Claire Tomlin, a UC Berkeley associate professor of electrical engineering and computer sciences, is one of 25 recipients of the coveted award, which comes with a $500,000 "no strings attached" grant over the next five years.

The MacArthur Fellowships, also known as "Genius" awards, were announced Tuesday, Sept. 19. Recipients are chosen for their creativity, originality and potential to make important contributions in the future.

Tomlin, 37, is the 40th researcher at UC Berkeley to have received the award since the fellowships first were given out in 1981. Twenty-nine recipients are still at UC Berkeley.

"Selection for a MacArthur Fellowship is the culmination of an intensive review of the creative efforts and promise of each fellow," said MacArthur President Jonathan Fanton. "Our call comes as a complete surprise and offers the new fellows the gift of time and an unfettered opportunity to reflect, explore and create."

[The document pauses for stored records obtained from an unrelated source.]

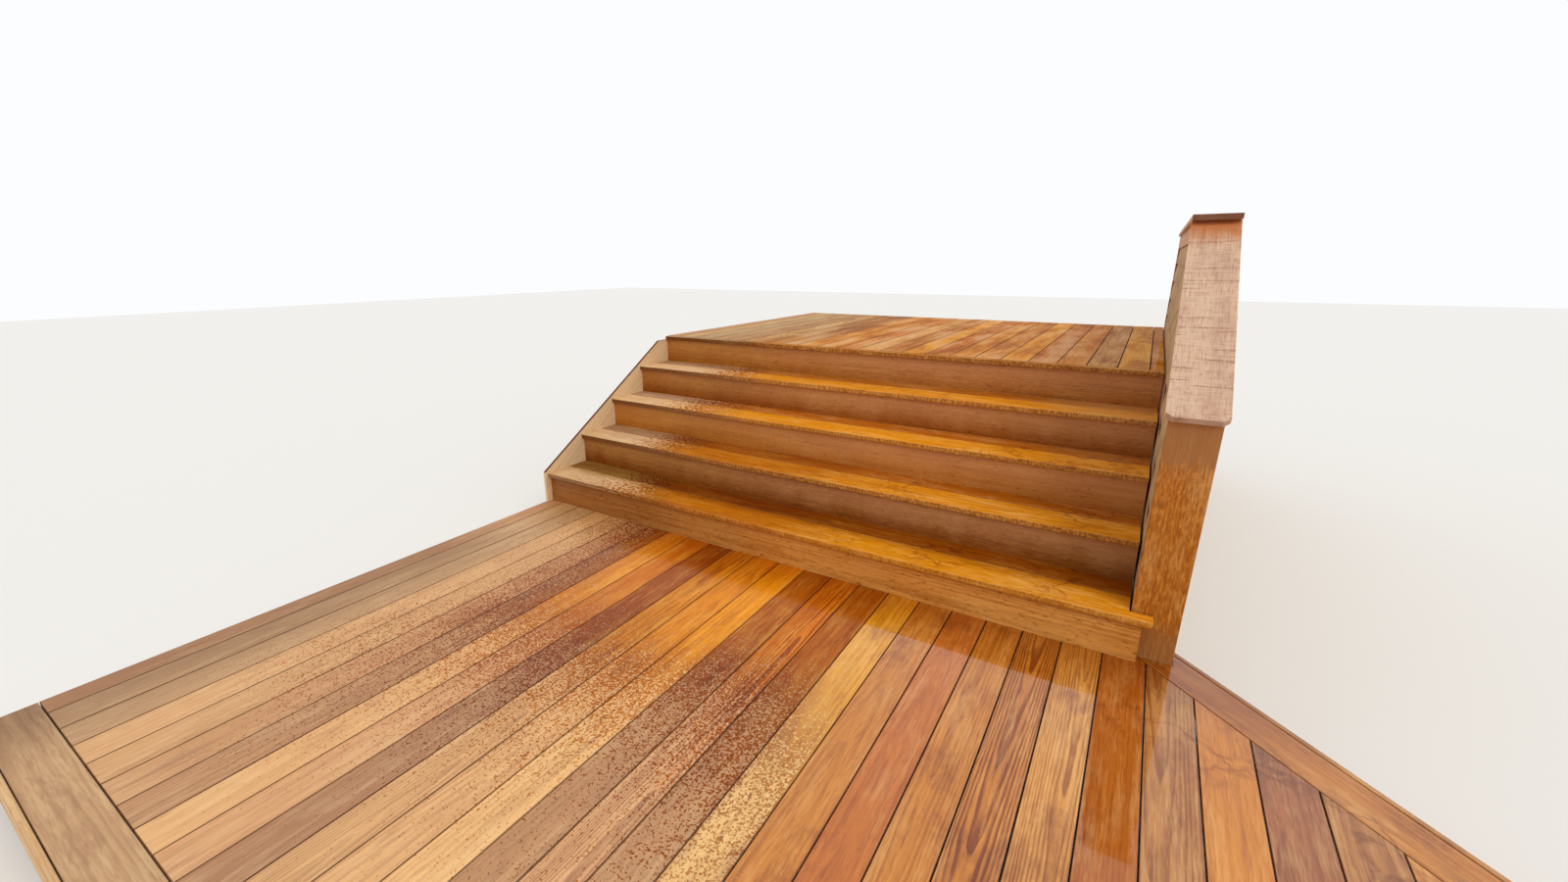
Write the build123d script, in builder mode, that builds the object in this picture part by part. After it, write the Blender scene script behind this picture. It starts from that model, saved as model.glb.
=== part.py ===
"""Wooden deck stairs: a wide five-riser flight between a low deck and a high deck.

A skirt board closes the left end and a capped cheek wall the right end; the
cheek wall runs on as a parapet beside the high deck. Millimetres, +Z up. The
flight climbs along +Y, and the origin is under the middle of the whole object
at ground level.
"""
import os
from math import ceil, hypot, sqrt

from build123d import *

os.makedirs("parts", exist_ok=True)

# Driving sizes of the flight
riser_count = 5
riser_height = 184
going = 302
nosing = 19
flight_width = 3155
side_clearance = 5
tread_thickness = 25
front_tread_board = 184
tread_joint = 3
riser_thickness = 19
nosing_round = 4
tread_return = 73
riser_return = 41

# Stringers, which carry the treads
stringer_count = 9
stringer_thickness = 38
stringer_board = 286
cleat_height = 38
cleat_depth = 89
hanger_height = 184

# Skirt boards at both ends of the flight
skirt_thickness = 19
skirt_board = 286
skirt_above_nosings = 22
skirt_front_overhang = 38

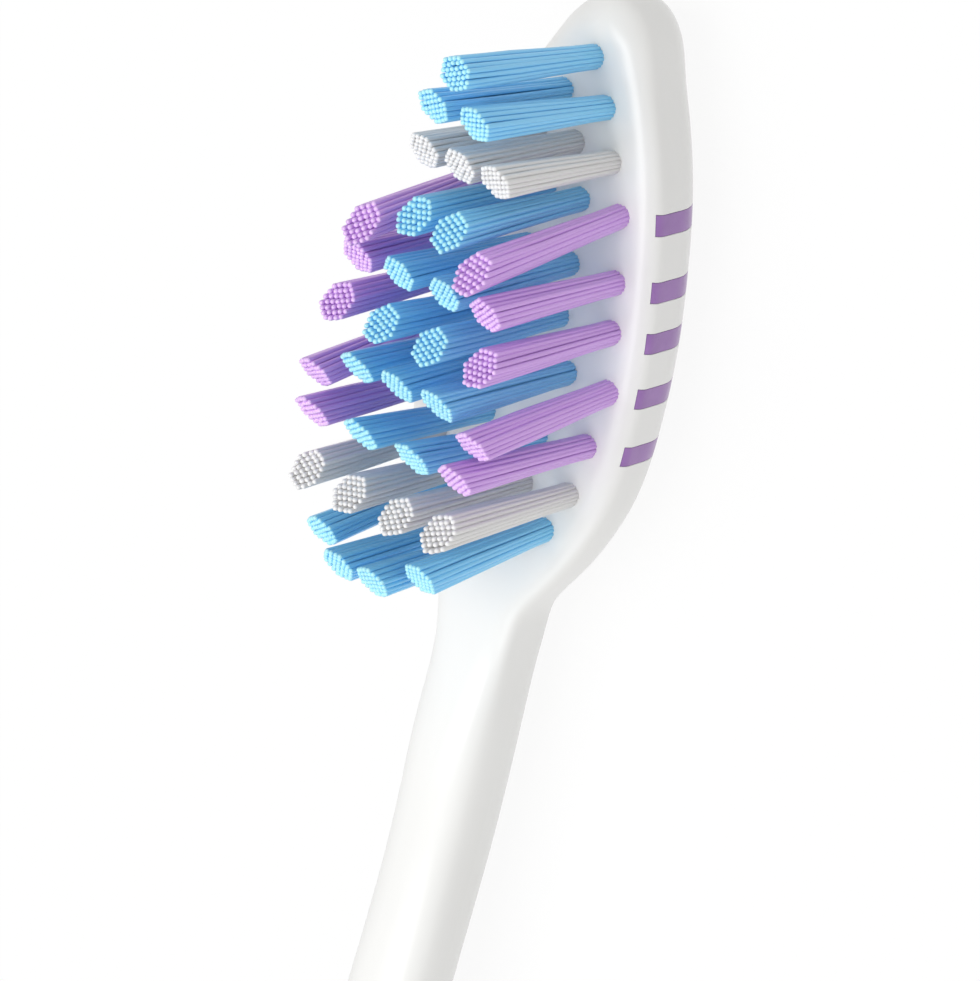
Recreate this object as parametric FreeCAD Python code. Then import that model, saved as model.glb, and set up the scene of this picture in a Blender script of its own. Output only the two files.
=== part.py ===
import FreeCAD, Part
import math
import os

# Manual toothbrush lying on its back, all lengths in millimetres.
# +Y runs towards the toe of the head, +Z is the way the bristles point, X = 0 is the middle plane.
# Z = 0 is the surface that the back of the handle rests on, Y = 0 is half of the brush's length.

# Whole brush
brush_length = 188.0
face_height = 7.6
rest_flat_sink = 0.15

# Head: its thickness is that of its middle, and the taper is the toe's thickness less the heel's
head_length = 34.6
head_width = 13.8
head_thickness = 5.4
head_taper = 0.65
rim_width = 1.0
rim_drop = 0.75
back_round_width = 3.2
back_round_height = 2.9

# Neck, grip and tail
neck_width = 4.6
neck_underside_drop = 4.6
neck_top_rise = 0.1
neck_root_depth = 5.0
grip_width = 12.6
grip_top_rise = 4.0
tail_round = 2.4

# Tufts and their holes
bristle_height = 11.0
tuft_root_diameter = 1.22
tuft_tip_diameter = 1.94
tuft_clearance = 0.05
hole_depth = 3.2
flute_count = 8
flute_depth_share = 0.09

# Anchor plates that hold the folded tufts, turned in degrees from straight across the head
anchor_turn = 60.0
anchor_thickness = 0.3
anchor_height = 1.4
anchor_bite = 0.15
anchor_clearance = 0.03
filament_loop = 0.25

# Soft ribs of the head
rib_width = 1.15
rib_depth = 0.45
rib_start_drop = 0.45
inlay_gap = 0.05

# Soft grips of the handle, each placed by its middle's distance from the toe
thumb_grip_place = 104.0
thumb_grip_length = 30.0
thumb_grip_width = 8.4
thumb_grip_depth = 1.1
thumb_grip_rise = 0.3
palm_grip_place = 136.0
palm_grip_length = 62.0
palm_grip_width = 5.6
palm_grip_depth = 1.2
grip_groove_width = 0.9
grip_groove_depth = 0.45
grip_groove_pitch = 4.2
thumb_groove_run = 19.0

# One overrun for every cut that has to reach past a surface
overrun = 2.0

# Flats that the round forms are drawn with: half of the head's outline, its rim and its back,
# half of a handle section, the steps along the handle and round its tail, and a tuft's hole
HEAD_FLATS = 24
RIM_FLATS = 3
BACK_FLATS = 5
HANDLE_FLATS = 12
HANDLE_STEPS = 27
TAIL_FLATS = 4
HOLE_FLATS = 12

# How far the flats of the head's outline gather at its toe and heel
FLATS_GATHERED_SHARE = 0.75

# Outline of the head: distance from the toe as a share of head_length,
# half width as a share of half of head_width
HEAD_OUTLINE_SHARES = [
    (0.030, 0.285),
    (0.085, 0.440),
    (0.165, 0.612),
    (0.262, 0.780),
    (0.370, 0.896),
    (0.500, 0.983),
    (0.630, 1.000),
    (0.735, 0.955),
    (0.820, 0.833),
    (0.890, 0.660),
    (0.945, 0.442),
    (0.985, 0.217),
]

# How boxy the corners of the handle's sections are
HANDLE_CORNER_SHARE = 0.82

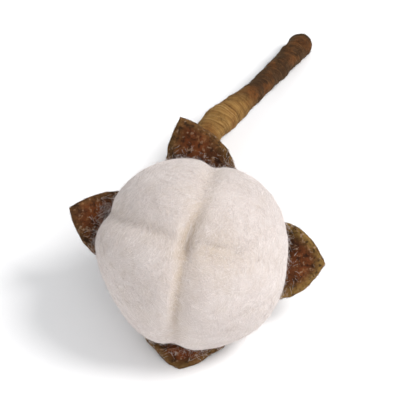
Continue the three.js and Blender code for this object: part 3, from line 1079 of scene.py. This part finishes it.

"I couldn't really fathom it," said Tomlin of the surprise call from the MacArthur Foundation. "It's something I wasn't expecting."

Tomlin, who also holds a faculty appointment at Stanford University's Department of Aeronautics and Astronautics, is studying aeronautical applications of hybrid systems research, particularly aircraft flight control and air traffic conflict resolution. She has developed algorithms to help determine when unsafe conditions may arise as variables and interactions become increasingly complex. Her work includes issues of autonomous control of a team of unmanned aerial vehicles.

Her research holds potential applications in fields ranging from military operations to business strategies to power grid control.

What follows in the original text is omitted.